Don’t Confuse Motion for Progress

It can be easy to confuse motion with progress. But the two are not the same.

Progress requires direction.

Motion, on the other hand, does not. Absent a direction, motion is nothing more than aimless movement.

Movement for movement’s sake, does not mean you’re making progress. You can see this distinction clearly in the perpetually busy, but broke person. They’re always short on time and cash, but never getting closer to their end goal. They’re not making progress. They’re aimlessly moving.

Contrast this with a person of high progress. They move judiciously. People of progress don’t spin their tires. They don’t fill their calendars with bullshit coffee appointments, and they don’t waste money on things they don’t need.

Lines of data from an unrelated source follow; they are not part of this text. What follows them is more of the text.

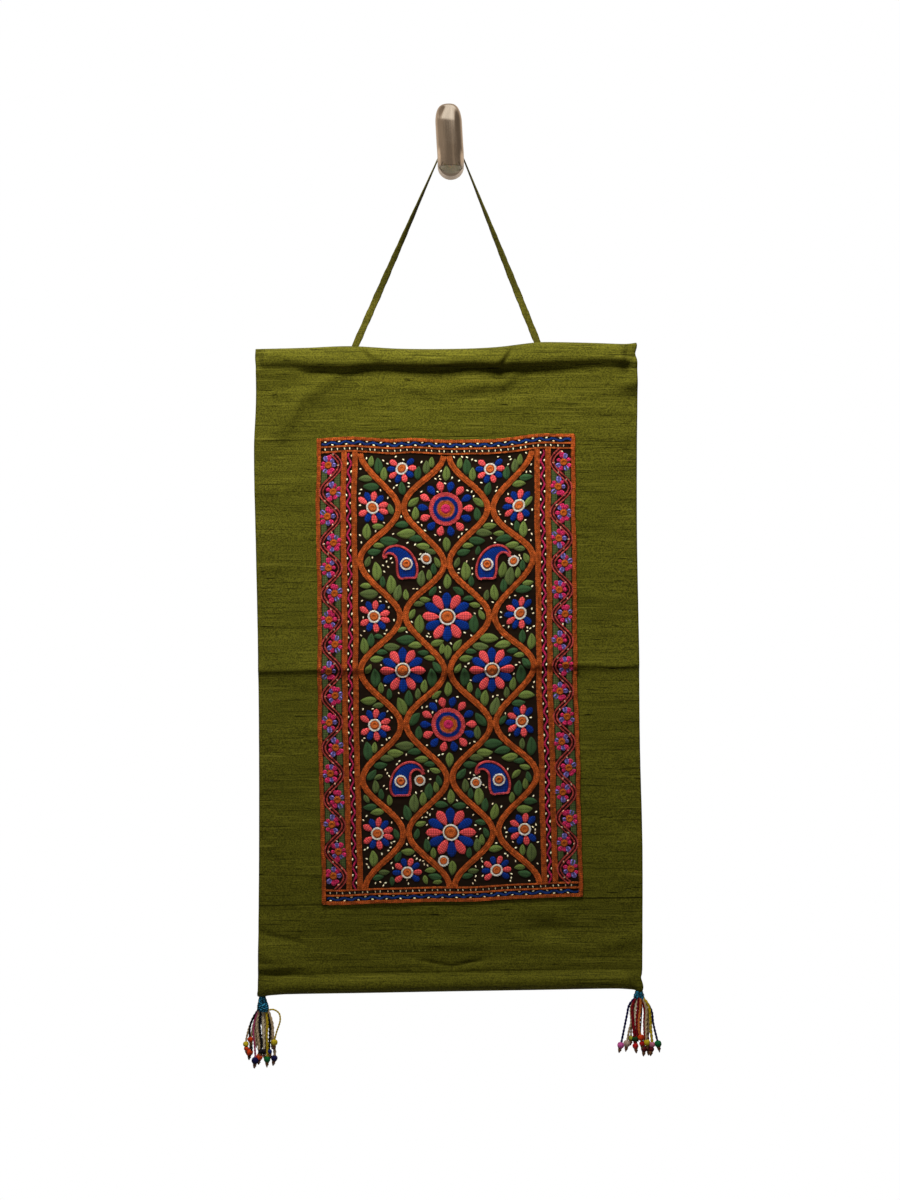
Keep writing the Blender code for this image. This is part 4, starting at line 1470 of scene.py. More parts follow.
def petal_flower(work, centre, count, inner, length, width, offset=0.0):
    """A ring of petals about a cream-ringed disc."""
    petal_ring(work, centre, count, inner, length, width, offset)
    ringed_disc(work, centre, inner + 0.0004)


def round_flower(work, centre, radius):
    """Rings of coral, cobalt and rust about a crimson middle, in a wreath of petals."""
    for thread, place in (("coral", 0.87), ("cobalt", 0.63), ("rust", 0.41)):
        band(work, thread, circle(centre, radius * place, 48), radius * 0.25, 2, 0.0013, closed=True)
    disc(work, "crimson", centre, radius * 0.30, 0.0014)
    work.take([centre], radius)
    petal_ring(work, centre, 14, radius + 0.0004, 0.0086, 0.0060)


def paisley(work, centre, side, length):
    """A curled drop: coral outline, cobalt body and a ringed heart, with its tip turned in."""
    count = 18
    part = np.linspace(0.0, 1.0, count)
    turn = radians(90) - side * radians(165) * part**2.4
    spine = np.cumsum(stacked(np.cos(turn), -np.sin(turn)) * length / (count - 1), axis=0)
    spine += np.asarray(centre) + np.array([side * -0.004, length * 0.40])
    halves = 0.0088 * np.sin(pi * (0.06 + 0.94 * part) ** 0.55) ** 0.8 * (1 - 0.42 * part)
    halves[-1] = 0.0006
    across = sides_of(spine) * halves[:, None]
    outline = np.concatenate([spine + across, (spine - across)[::-1]])
    strip_pad(work, "cobalt", spine, halves * 0.84, 0.0012)
    outline = even_path(np.concatenate([outline, outline[:1]]), 64)[:-1]
    band(work, "coral", outline, 0.0021, 1, 0.0012, closed=True)
    heart = spine[5]
    disc(work, "rust", heart, 0.0034, 0.0025)
    band(work, "cream", circle(heart, 0.0042, 22), 0.0011, 1, 0.0021, closed=True)
    for index in range(0, count, 2):
        work.take([spine[index]], halves[index] + 0.0010)


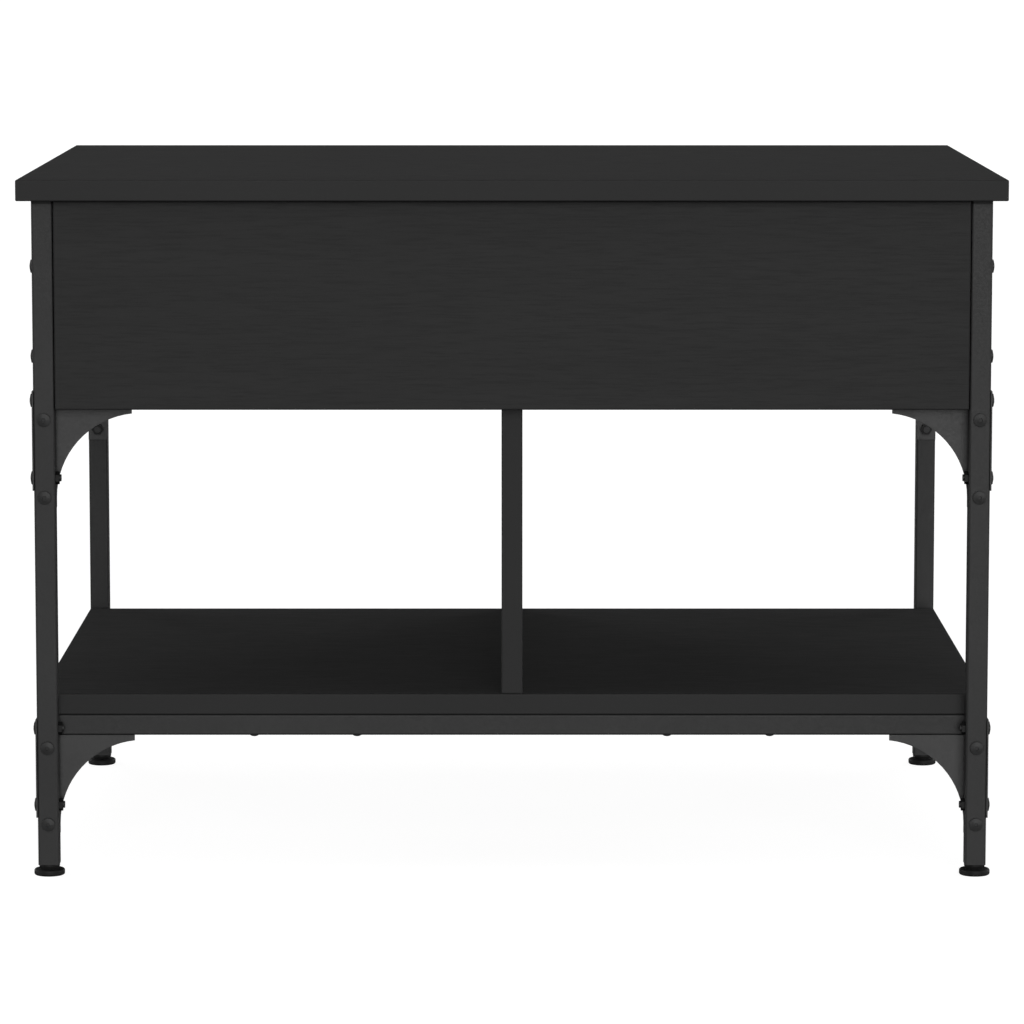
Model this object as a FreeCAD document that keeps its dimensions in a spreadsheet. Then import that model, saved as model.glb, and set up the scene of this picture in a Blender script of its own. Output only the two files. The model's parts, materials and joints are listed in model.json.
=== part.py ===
import FreeCAD
import Part

import math
import os
import re

import Sketcher
from FreeCAD import Placement, Rotation, Vector

# Lift-top coffee table: square steel tube legs, two tube frames, black boards, a storage box under a top
# that rises and comes forward on two pairs of parallel arms.
# Frame of reference: +Z up, +X right, the front faces -Y, origin on the floor under the middle of the table.
# Lengths are in millimetres and angles in degrees.

DIMENSIONS = [
    # whole table
    ("top_width", 700, "table top, left to right"),
    ("top_depth", 500, "table top, front to back"),
    ("table_height", 500, "floor to the upper face of the closed top"),
    ("board_thickness", 15, "every board"),
    ("edge_round", 1, "rounding of the board edges"),
    ("lid_gap", 0.5, "room between the closed top and the box it covers"),
    ("leg_inset", 10, "edge of the top to the outer face of a leg"),
    # square tube
    ("tube_size", 15, "outer width of the square tube"),
    ("tube_wall", 1.2, "wall of the square tube"),
    ("tube_round", 1.5, "outer corner radius of the square tube"),
    ("lower_rail_height", 100, "floor to the underside of the lower frame"),
    ("frame_step", 236, "lower frame to upper frame"),
    # feet and leg caps
    ("foot_height", 8, "floor to the lower end of a leg tube"),
    ("foot_disc_height", 4.5, "thickness of the foot disc"),
    ("foot_radius", 11, "radius of the foot disc"),
    ("foot_edge", 1.4, "rounding of the foot disc"),
    ("foot_shoulder", 7.5, "radius of the shoulder that closes the tube"),
    ("foot_shoulder_height", 1.2, "height of the shoulder's straight rim"),
    ("foot_waist", 6.7, "radius of the foot just above the disc"),
    ("foot_plug", 6.2, "radius of the plug in the tube"),
    ("plug_depth", 12, "how far a foot or a cap reaches into the tube"),
    ("plug_slack", 0.1, "room around a plug"),
    ("cap_flange", 2, "thickness of the cap on top of a leg"),
    # boards
    ("shelf_side_gap", 1, "side of the frame to the side of the shelf"),
    ("shelf_short", 12.5, "how far the shelf stops short of the rear of the frame"),
    ("box_side_gap", 1.5, "side of the frame to the outer face of the box sides"),
    ("panel_gap", 0.4, "end of the box front or back to the leg beside it"),
    ("panel_lift", 0.3, "underside of the frame to the lower edge of the box front or back"),
    # arched corner plates
    ("gusset_thickness", 1, "sheet thickness"),
    ("gusset_reach", 69, "length along the rail, from the outer face of the leg"),
    ("gusset_drop", 71, "height along the leg"),
    ("gusset_tip", 3.9, "height of the plate at its tip"),
    ("gusset_arch", 60.5, "radius of the arch"),
    ("gusset_hole_upper", 7, "top of the plate to the upper bolt"),
    ("gusset_hole_lower", 62.5, "top of the plate to the lower bolt"),
    ("side_plate_drop", 1.5, "top of a side rail down to the top of the plates on it"),
    # fasteners
    ("hole_slack", 0.1, "radial room around a fastener"),
    ("bolt_radius", 2.5, "leg bolts and panel screws"),
    ("bolt_length", 20, "leg bolt under its head"),
    ("bolt_head_radius", 4.75, "leg bolt and panel screw head"),
    ("bolt_head_height", 2, "leg bolt and panel screw head"),
    ("head_edge", 1.3, "height of the rim of a domed head"),
    ("head_round", 0.4, "rounding of the rim"),
    ("socket_radius", 1.73, "corner radius of the hexagon socket"),
    ("socket_depth", 1.2, "depth of the hexagon socket"),
    ("nut_radius", 4.62, "corner radius of the hexagon nut"),
    ("nut_height", 2.7, "thin hexagon nut"),
    ("screw_tip", 3, "cone at the end of a screw"),
    ("panel_screw_length", 40, "screw through a leg into the end of a box panel"),
    ("panel_screw_middle", 374, "floor to the middle panel screw"),
    ("panel_screw_upper", 438, "floor to the upper panel screw"),
    ("rail_screw_length", 26, "screw through a rail into the board on it"),
    ("rail_screw_radius", 2, "rail screw"),
    ("rail_head_radius", 3, "rail screw head"),
    ("rail_screw_inner", 111.5, "middle of the table to the inner rail screws"),
    ("rail_screw_outer", 185.4, "middle of the table to the outer rail screws"),
    ("rail_screw_side", 150, "middle of the table back to the side rail screws"),
    ("bracket_screw_length", 14, "screw that holds a lift bracket"),
    ("bracket_screw_radius", 1.75, "bracket screw"),
    ("bracket_head_radius", 3.6, "bracket screw head"),
    ("pilot_depth", 12.5, "blind hole for a screw or half a dowel in a board"),
    ("panel_pilot_depth", 26, "blind hole in the end of a box panel"),
    ("dowel_radius", 3, "wooden dowel"),
    ("dowel_length", 24, "wooden dowel"),
    ("dowel_spread", 150, "middle of the table to the box dowels and to the divider's front dowel"),
    ("divider_dowel_rear", 140, "middle of the table back to the rear dowel of the divider"),
    # lift mechanism, one set at each side of the box
    ("rear_pivot_forward", 105, "middle of the table forward to the rear arm's base pivot"),
    ("rear_pivot_height", 398, "floor to the rear arm's base pivot"),
    ("pivot_step_forward", 44.1, "rear pivot forward to the front pivot"),
    ("pivot_step_up", 23.5, "rear pivot up to the front pivot"),
    ("arm_length", 190, "pivot to pivot"),
    ("arm_width", 20, "width of an arm"),
    ("arm_boss", 11, "radius of an arm's round ends"),
    ("arm_thickness", 4, "sheet thickness of an arm"),
    ("rest_angle", 8, "arms above the horizontal, pointing back, top closed"),
    ("open_angle", 110, "arms above the horizontal, measured from the back, top raised"),
    ("bracket_thickness", 2.5, "sheet thickness of the brackets"),
    ("bracket_margin", 14, "bracket edge beyond a pivot"),
    ("bracket_corner", 6, "rounding of the bracket corners"),
    ("base_flange_width", 32, "base bracket flange, from the side panel inwards"),
    ("base_bracket_rear", 70, "rear pivot to the rear end of the base bracket"),
    ("base_bracket_lip", 20, "height of the base bracket at its rear end"),
    ("top_flange_width", 29, "top bracket flange"),
    ("top_bracket_half", 100, "half of the top bracket's length"),
    ("top_bracket_lip", 10, "height of the top bracket at its ends"),
    ("pin_radius", 4, "pivot pins and rivets"),
    ("pin_fit", 0.06, "radial room around a pin"),
    ("pin_head_radius", 7, "head of a pin or rivet"),
    ("pin_head", 1.8, "height of a pin or rivet head"),
    ("rivet_button", 6, "radius of a rivet's formed end"),
    ("washer_radius", 9, "nylon washer"),
    ("washer_thickness", 0.8, "nylon washer"),
    ("play", 0.1, "side play at each face of an arm or washer"),
    ("stop_distance", 30, "front pivot to the stop pin, along the raised arm"),
    ("stop_radius", 4, "stop pin"),
    ("stop_shank", 3, "radius of the stop pin in its bracket"),
    ("stop_length", 5.5, "stop pin beyond the base bracket"),
    ("stop_room", 0.3, "raised arm to the stop pin"),
    ("spring_wire", 1.6, "radius of the spring wire"),
    ("spring_radius", 12, "radius of the coil, to the middle of the wire"),
    ("spring_pitch", 3.6, "spring turn to turn"),
    ("spring_turns", 4, "whole turns of the coil"),
    ("spring_reach", 40, "rear pivot to the spring's hole in the arm"),
    ("spring_tang", 5.9, "spring end bent through the arm"),
    ("spring_bend", 2.6, "bend radius of the spring wire"),
    ("spring_room", 0.4, "arm to the spring's leg"),
    ("spring_foot_forward", 26, "rear pivot forward to the spring's fixed end"),
    ("spring_foot_down", 28.6, "rear pivot down to the spring's fixed end"),
    ("bush_radius", 8.5, "nylon bush inside the spring"),
    ("bush_length", 20.9, "nylon bush inside the spring"),
]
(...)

People of progress deliberately chart courses toward their goal. Then execute the path. They view and behave much like someone charting course for a cross-country road trip. With a destination in mind, they carefully determine the best routes, the best rest stops, the right driving playlist, and assess the time it will take.

Motion negates this type of planning. Motion is not about moving toward a goal. It’s about moving. This does not make it worthless. Motion certainly has a value – consider the art of dancing. There may not be a goal beyond getting lost in the dance. In this sense, moving becomes the goal. In this rite, motion showcases its value best.

At face value, motion should not be confused with progress. Motion is about moving. But progress is about moving somewhere.